Kierkegaard aspiraba ante todo a convertirse en el “Sócrates de la cristiandad”

Y para aprender otra vez a dudar lo más indicado sigue siendo, sin duda, recurrir a pasatiempos inútiles y deprimentes como la filosofía. Más en concreto, a esos filósofos para quienes lo humano no era un mero atributo, algo que se daba por sentado, sino un hallazgo, el resultado de una búsqueda, de un proceso de autoconocimiento que podía durar toda la vida y acabar, en algunos casos, pagándose con ella. Como le ocurrió a Sócrates, en la Atenas del siglo de Pericles, y a Kierkegaard, aunque de otro modo, en la Europa del siglo XIX.

En su libro sobre este último, El filósofo del corazón, recién publicado en España por la editorial Taurus, Claire Carlisle nos cuenta que la máxima aspiración de Kierkegaard era convertirse en el "Sócrates de la cristiandad". Si al griego le gustaba compararse a sí mismo con un tábano, por su costumbre de incordiar a sus conciudadanos con el fin de despertarlos de su sopor y recordarles cuán desatendidas tenían sus almas, el filósofo danés no quiso ser menos y se propuso abrirles los ojos a sus compatriotas y correligionarios: desasosegarlos, sacudirlos, obligarlos a asomarse a los abismos del corazón, recordarles lo radical que podía llegar a ser la experiencia de conocerse a uno mismo y lo lejos que se hallaba esta de la comodidad y la autocomplacencia cultivadas por la sociedad y las instituciones. La filosofía de Kierkegaard, como la de Sócrates, no partía de conceptos previos, de abstracciones, sino de la propia existencia. No se dirigía tampoco a ningún ente abstracto, sino al individuo en particular. Con su duda y su ironía -a diferencia de sus contemporáneos, los románticos, y de los posmodernos- Kierkegaard no pretendía vaciar la realidad de significado para mayor gloria suya, sino provocar, como su maestro, el colapso de las estructuras mentales del interlocutor y favorecer así que la revelación -la verdad- se abriese paso entre los escombros.
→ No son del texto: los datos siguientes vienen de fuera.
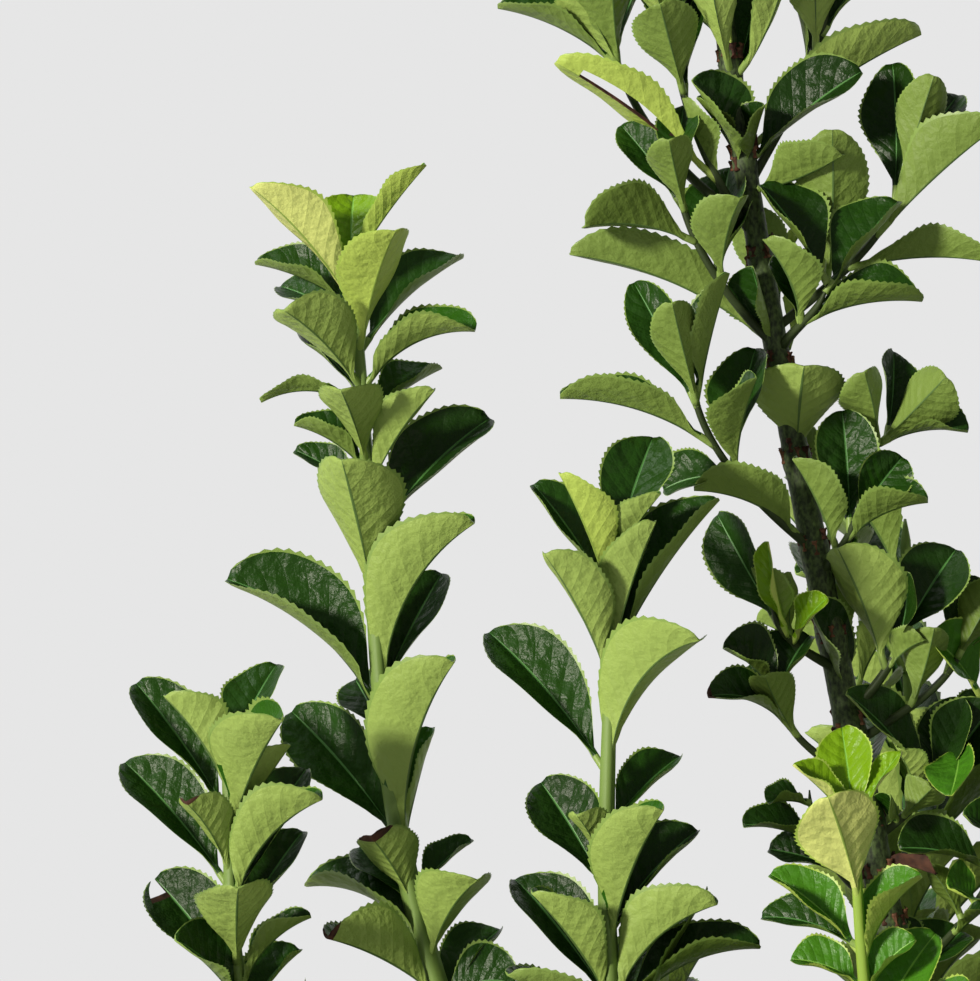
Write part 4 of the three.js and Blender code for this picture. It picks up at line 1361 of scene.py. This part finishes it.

Quizá sea mucho pedir que una revelación se abra paso entre los escombros de nuestro parapeto mental, pero, aun así, quizá merezca la pena echarlo abajo, renunciar a la tentación de la inocencia, al espejismo de la esperanza, a la banalidad de la anestesia, y atreverse a mirar el enorme vacío que nos envuelve a todos -los otros todos que nosotros somos, como dijo Octavio Paz, junto con todas las demás criaturas- a la cara. Sin paternalismo, sin redentorismo, sin cursilería. Quién sabe.